The front cover has a blank compass (no indication which direction North is) and a spot gloss printed labyrinth on the field of black. The cover doesn’t fit the book. Instead, it largely conceals another cover beneath which consists of a collage of drawings, bits of manuscript, shell casings, measuring tape, postage stamps, a broken compass, drops of blood, and more. All of which, of course, are contained within the pages. The spine portion of the cover looks like a row of those old Polaroid instant prints I remember waving around as a kid, waiting as the image coalesced from a swirl of murky colors into a clear shot. The arrangement also suggests a strip of film and the images themselves are ‘bad’ shots of houses. Slanted. Concealed. Upside down. All of it is appropriate and evocative of what lies within. The back cover is a black-and-white blurry photo of a man crouched with a lantern or flashlight. He is examining or writing on a wall. It could be from any number of scenes.
Heck, even the blurbs (always an element to examine with suspicion) turned out to be accurate, even when wordy and overblown. Example: Jonathan Lethem says, “This demonically brilliant book is impossible to ignore, put down, or persuasively conclude reading.” The last bit was what stuck out, because I had not seen it said about a book before.
And, it’s true. You enter a labyrinth when you begin reading House of Leaves. There are multiple narrators, some of whom are commenting on or editing the contributions of the others. There are footnotes, some of which consist of lists that go on for pages, and many of which spawn other footnotes. There are references to real people commenting on the events of the fictional story. There are references to related books, articles, and songs – not all of which exist. There are poems and letters and drawings and collages and even a stave of music.
As I read, I had to pay attention. Where is footnote #147 hidden? Do I need to read this whole list or is this a dead end and I need to backtrack and continue on the other path? And did I read every word contained in the book? No. Because some of them are in foreign languages and some of them are hidden in collages and I’ve heard there is even a code to break that unlocks still more of the book. So, yes, it is difficult to say that I “persuasively” concluded reading it.

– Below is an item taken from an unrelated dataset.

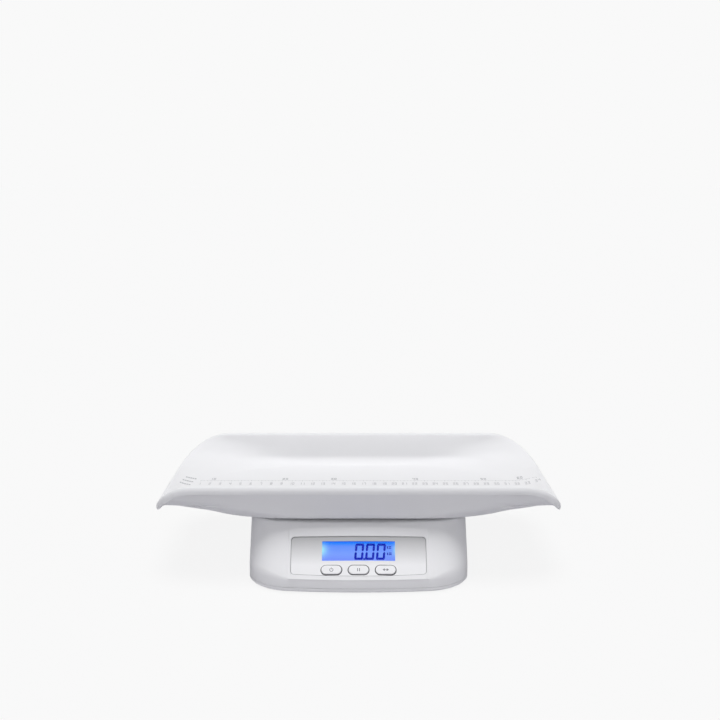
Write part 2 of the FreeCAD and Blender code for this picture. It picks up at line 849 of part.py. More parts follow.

Now, none of the above would be more than an intellectual exercise and a printer’s nightmare joy except that there is a story with characters I connected with and rooted for trapped within the labyrinth. Will and Karen and their two children move into a house. The house, Will discovers, is larger on the inside than the outside, an Escher house. And that’s just not ok. As one of the narrators notes,
“The impossible is one thing when considered as a purely intellectual conceit. After all, it is not so large a problem when one can puzzle over an Escher print and then close the book. It is quite another thing when one faces a physical reality the mind and body cannot accept.”
Then a hallway just…appears in a wall. It turns out to be the entrance to an impossible, impossibly large labyrinth that will consume the family in every sense. All of the very human flaws come out and must be confronted, if not overcome, and that, in the end, is what matters.
There’s also an often hilarious presentation of academic analysis of the fictional work, the characters, and the themes woven throughout.
I wrote all over the pages. My 8-year old was horrified and reprimanded me. But it seemed completely appropriate to me, given that there are swaths of the text struck out or declared missing and the other devices used to create the sense of assemblage and ongoing analysis of an unsolvable mystery.
I also wondered how effectively this could be presented as an ebook. It’s one thing to read and “turn” pages that neatly flow from one to the next. But, at more than one point in House of Leaves, you follow text printed only on part of the page for a dozen pages and then switch to a different part of the page and read backwards through the pages to where you started. And, perhaps more than many other books, the physicality of the object, of wrestling with it in your hands, is part of the experience. A book, unlike say my browser looking at this blog, typically contains a finite world. It has a last page – a bottom, if you will. Online, we can always click on the next link. We’re never really done. But House of Leaves challenges this assumption. Like the house itself, the book is bigger on the inside than the outside, and I’m left knowing there is more to discover.
So, if you’re looking for a book that evokes plenty of disturbing stories and films you may know while simulatneously turning them inward on themselves and presenting a challenging reading experience, I encourage you to step into House of Leaves. Just bring plenty of supplies and don’t expect you’ll necessarily find your way out.